* BEGIN GIVEN DATA *

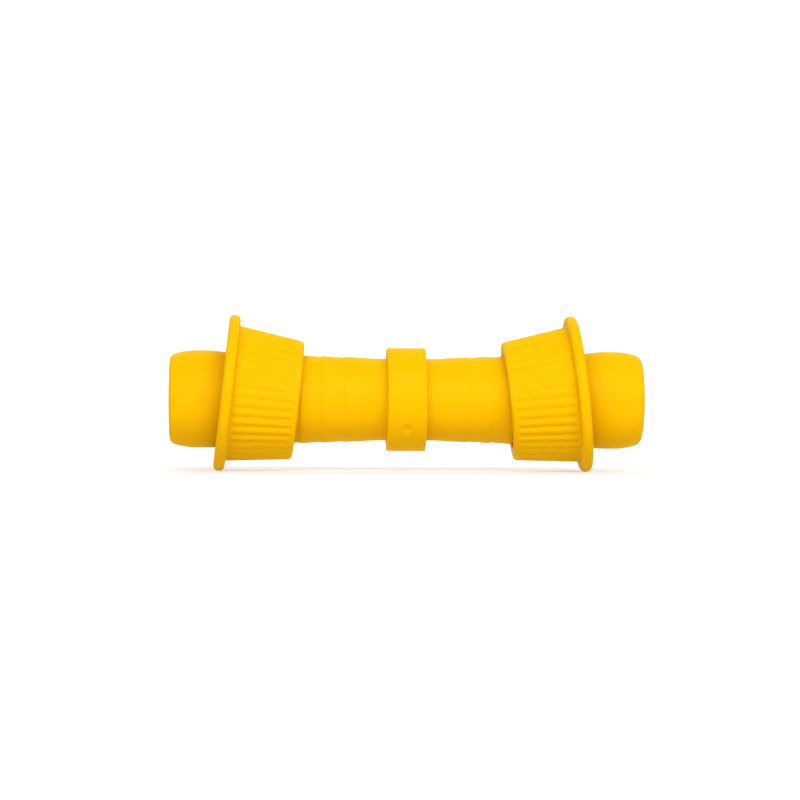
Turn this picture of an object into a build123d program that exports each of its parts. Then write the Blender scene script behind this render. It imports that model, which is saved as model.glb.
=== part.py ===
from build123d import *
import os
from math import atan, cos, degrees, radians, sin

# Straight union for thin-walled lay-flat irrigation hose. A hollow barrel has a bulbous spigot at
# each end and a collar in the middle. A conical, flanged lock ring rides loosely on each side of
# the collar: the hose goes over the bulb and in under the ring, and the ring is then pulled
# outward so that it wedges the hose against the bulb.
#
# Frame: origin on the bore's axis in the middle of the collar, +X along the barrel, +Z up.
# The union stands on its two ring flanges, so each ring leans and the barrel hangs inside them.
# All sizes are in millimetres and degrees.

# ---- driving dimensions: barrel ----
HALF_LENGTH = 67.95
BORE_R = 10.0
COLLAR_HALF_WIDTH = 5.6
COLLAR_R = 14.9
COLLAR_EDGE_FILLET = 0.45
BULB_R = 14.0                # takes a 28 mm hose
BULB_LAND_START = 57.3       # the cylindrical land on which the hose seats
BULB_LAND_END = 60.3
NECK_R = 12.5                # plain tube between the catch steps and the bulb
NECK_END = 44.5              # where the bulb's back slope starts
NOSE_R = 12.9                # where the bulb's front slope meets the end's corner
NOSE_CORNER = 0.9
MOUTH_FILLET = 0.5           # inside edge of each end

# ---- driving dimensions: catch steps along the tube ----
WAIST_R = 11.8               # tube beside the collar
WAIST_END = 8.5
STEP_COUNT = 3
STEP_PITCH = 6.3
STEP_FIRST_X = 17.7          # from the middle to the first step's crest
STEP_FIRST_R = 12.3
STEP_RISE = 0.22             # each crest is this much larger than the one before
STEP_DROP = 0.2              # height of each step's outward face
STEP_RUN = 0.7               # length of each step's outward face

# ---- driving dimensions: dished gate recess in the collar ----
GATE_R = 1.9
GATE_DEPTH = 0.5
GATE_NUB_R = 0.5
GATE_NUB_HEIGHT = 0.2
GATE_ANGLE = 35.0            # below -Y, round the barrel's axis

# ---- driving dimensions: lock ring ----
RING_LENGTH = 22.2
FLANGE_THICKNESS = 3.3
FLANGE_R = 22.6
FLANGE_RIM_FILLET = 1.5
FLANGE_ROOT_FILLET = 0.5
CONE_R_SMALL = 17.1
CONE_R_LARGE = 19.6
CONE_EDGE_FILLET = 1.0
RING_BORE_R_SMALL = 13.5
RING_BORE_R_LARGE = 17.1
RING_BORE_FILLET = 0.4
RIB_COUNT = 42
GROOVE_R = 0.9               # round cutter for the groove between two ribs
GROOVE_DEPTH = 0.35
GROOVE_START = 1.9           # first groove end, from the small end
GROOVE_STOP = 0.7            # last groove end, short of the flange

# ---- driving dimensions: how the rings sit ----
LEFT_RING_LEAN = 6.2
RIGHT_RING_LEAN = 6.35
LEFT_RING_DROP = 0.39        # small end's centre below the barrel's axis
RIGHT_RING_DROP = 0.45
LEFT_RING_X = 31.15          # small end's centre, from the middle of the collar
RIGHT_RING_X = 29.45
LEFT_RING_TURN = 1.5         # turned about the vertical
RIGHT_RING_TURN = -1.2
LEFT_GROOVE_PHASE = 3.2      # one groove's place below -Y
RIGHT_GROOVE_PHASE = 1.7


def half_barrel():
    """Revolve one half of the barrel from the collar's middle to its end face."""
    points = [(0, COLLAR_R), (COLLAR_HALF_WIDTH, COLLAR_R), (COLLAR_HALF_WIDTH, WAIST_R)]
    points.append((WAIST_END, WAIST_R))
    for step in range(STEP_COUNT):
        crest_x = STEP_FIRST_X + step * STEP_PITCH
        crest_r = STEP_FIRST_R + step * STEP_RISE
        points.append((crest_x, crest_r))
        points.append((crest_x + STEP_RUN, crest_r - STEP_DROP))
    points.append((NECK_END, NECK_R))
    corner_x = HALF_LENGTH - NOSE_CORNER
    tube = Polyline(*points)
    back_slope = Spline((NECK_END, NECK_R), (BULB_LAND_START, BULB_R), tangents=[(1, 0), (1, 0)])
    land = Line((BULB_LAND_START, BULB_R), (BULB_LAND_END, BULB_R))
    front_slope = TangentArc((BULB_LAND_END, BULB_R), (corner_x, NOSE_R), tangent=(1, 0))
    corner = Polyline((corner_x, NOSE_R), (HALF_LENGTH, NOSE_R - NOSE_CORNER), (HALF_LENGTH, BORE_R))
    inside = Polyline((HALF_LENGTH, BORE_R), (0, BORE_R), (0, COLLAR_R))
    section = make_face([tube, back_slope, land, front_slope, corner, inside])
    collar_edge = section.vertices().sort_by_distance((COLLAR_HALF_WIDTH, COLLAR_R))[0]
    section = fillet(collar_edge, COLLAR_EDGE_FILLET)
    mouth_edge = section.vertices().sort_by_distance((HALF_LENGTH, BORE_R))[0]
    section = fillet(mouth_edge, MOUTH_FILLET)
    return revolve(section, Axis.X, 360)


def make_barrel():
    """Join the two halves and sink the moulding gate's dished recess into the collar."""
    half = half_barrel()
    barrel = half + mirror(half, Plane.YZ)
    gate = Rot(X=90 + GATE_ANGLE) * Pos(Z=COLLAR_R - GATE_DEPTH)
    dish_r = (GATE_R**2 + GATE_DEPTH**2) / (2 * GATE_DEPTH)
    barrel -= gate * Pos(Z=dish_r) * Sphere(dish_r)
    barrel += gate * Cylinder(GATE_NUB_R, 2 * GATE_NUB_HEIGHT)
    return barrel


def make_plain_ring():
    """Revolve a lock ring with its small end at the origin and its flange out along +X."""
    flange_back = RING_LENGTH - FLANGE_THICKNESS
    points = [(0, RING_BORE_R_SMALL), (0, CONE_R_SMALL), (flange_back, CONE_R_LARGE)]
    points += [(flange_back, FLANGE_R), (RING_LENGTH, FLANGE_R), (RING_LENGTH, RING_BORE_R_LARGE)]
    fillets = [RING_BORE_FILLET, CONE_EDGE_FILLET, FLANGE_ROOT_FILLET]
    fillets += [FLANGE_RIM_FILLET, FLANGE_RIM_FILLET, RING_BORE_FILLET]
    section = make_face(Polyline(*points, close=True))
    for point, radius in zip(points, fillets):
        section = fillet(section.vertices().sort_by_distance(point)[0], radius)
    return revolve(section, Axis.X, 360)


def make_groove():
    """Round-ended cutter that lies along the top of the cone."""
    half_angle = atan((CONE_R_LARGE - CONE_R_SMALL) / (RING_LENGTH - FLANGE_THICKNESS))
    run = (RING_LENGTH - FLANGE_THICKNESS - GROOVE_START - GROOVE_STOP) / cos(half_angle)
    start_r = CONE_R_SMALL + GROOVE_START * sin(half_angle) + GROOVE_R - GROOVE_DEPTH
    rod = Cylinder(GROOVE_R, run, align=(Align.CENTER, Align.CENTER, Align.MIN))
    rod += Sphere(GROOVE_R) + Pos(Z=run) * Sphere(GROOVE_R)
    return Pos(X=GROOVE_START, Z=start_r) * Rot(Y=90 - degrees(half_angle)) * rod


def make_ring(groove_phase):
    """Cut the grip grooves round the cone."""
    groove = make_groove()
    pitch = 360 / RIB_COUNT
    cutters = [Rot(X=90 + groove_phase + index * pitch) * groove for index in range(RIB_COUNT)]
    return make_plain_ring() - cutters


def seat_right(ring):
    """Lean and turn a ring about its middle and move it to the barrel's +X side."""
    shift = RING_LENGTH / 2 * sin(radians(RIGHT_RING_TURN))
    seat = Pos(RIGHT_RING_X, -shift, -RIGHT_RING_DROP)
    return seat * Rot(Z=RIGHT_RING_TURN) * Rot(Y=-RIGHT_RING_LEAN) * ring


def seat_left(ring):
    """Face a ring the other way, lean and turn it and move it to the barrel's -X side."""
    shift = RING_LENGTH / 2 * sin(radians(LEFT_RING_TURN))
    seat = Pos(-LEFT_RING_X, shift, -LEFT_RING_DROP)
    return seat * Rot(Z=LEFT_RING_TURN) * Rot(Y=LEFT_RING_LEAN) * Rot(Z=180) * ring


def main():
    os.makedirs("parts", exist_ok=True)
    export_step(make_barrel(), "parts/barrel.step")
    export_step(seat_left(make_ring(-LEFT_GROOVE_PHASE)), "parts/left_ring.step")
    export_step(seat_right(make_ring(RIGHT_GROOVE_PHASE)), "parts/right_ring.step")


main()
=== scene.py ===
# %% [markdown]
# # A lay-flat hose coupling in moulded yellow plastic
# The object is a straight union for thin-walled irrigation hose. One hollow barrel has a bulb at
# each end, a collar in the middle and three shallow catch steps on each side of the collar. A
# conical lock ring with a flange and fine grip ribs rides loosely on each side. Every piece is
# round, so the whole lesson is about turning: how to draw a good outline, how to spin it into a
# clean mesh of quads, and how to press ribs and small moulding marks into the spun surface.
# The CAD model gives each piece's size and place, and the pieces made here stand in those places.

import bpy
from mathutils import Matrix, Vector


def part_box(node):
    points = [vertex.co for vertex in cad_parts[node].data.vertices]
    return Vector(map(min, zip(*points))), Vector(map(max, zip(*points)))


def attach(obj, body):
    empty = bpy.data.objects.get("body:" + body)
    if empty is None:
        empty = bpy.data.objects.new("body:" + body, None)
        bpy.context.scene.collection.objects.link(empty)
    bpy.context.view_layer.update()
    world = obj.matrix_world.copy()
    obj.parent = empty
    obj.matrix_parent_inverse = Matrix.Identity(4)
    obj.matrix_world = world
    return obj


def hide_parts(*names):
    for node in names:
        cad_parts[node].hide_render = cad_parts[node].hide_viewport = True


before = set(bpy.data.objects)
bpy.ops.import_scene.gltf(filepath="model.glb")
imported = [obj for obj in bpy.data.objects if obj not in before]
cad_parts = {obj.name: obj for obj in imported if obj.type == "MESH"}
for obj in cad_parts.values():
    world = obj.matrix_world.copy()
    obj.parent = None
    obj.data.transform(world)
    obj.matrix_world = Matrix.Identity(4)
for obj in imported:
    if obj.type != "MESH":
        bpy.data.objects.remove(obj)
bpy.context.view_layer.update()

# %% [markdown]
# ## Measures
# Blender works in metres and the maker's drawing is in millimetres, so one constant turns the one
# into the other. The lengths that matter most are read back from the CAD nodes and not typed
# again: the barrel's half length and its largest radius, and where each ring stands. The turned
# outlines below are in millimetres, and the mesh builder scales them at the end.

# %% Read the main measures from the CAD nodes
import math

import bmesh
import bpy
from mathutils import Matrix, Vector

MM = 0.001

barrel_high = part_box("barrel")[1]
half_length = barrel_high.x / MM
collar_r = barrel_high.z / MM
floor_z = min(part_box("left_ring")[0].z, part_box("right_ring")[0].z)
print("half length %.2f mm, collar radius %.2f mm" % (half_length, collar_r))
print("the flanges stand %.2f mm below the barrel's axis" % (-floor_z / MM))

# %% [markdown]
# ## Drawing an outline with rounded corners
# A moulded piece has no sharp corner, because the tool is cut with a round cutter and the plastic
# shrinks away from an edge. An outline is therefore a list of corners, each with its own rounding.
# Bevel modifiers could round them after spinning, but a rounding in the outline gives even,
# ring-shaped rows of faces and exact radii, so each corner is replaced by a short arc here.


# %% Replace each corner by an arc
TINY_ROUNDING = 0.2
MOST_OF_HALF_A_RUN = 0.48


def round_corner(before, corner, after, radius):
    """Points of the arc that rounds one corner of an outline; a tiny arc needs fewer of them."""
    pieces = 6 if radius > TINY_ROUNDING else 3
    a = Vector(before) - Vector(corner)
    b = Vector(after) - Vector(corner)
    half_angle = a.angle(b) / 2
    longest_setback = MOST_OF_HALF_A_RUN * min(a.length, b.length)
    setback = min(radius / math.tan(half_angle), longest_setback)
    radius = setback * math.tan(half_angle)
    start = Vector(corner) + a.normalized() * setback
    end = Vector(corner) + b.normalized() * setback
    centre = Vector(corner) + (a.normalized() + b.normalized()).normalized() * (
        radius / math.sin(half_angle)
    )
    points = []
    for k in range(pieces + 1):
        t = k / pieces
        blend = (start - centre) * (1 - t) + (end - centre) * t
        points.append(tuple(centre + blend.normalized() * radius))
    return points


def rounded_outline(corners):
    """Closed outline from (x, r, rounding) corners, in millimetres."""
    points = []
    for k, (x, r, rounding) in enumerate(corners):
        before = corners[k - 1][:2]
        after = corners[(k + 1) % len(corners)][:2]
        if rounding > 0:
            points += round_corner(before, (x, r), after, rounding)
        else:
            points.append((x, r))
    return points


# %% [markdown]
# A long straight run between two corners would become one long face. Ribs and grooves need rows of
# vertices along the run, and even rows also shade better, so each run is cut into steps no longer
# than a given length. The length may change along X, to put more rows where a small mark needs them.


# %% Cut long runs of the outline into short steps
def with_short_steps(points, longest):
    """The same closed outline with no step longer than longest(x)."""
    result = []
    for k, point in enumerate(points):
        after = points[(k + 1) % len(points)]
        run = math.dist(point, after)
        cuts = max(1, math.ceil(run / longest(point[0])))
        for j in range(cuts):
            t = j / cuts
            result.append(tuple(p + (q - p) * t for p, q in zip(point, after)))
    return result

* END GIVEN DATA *

* _TASK BRIEF_
Transcribe each line of the data above, unaltered, from the one where "return seat * Rot(Z=LEFT_RING_TURN)" appears to the one where "before = set(bpy.data.objects)" appears, inclusive of both.

* _RESPONSE TO THE EXERCISE_
    return seat * Rot(Z=LEFT_RING_TURN) * Rot(Y=LEFT_RING_LEAN) * Rot(Z=180) * ring


def main():
    os.makedirs("parts", exist_ok=True)
    export_step(make_barrel(), "parts/barrel.step")
    export_step(seat_left(make_ring(-LEFT_GROOVE_PHASE)), "parts/left_ring.step")
    export_step(seat_right(make_ring(RIGHT_GROOVE_PHASE)), "parts/right_ring.step")


main()
=== scene.py ===
# %% [markdown]
# # A lay-flat hose coupling in moulded yellow plastic
# The object is a straight union for thin-walled irrigation hose. One hollow barrel has a bulb at
# each end, a collar in the middle and three shallow catch steps on each side of the collar. A
# conical lock ring with a flange and fine grip ribs rides loosely on each side. Every piece is
# round, so the whole lesson is about turning: how to draw a good outline, how to spin it into a
# clean mesh of quads, and how to press ribs and small moulding marks into the spun surface.
# The CAD model gives each piece's size and place, and the pieces made here stand in those places.

import bpy
from mathutils import Matrix, Vector


def part_box(node):
    points = [vertex.co for vertex in cad_parts[node].data.vertices]
    return Vector(map(min, zip(*points))), Vector(map(max, zip(*points)))


def attach(obj, body):
    empty = bpy.data.objects.get("body:" + body)
    if empty is None:
        empty = bpy.data.objects.new("body:" + body, None)
        bpy.context.scene.collection.objects.link(empty)
    bpy.context.view_layer.update()
    world = obj.matrix_world.copy()
    obj.parent = empty
    obj.matrix_parent_inverse = Matrix.Identity(4)
    obj.matrix_world = world
    return obj


def hide_parts(*names):
    for node in names:
        cad_parts[node].hide_render = cad_parts[node].hide_viewport = True


before = set(bpy.data.objects)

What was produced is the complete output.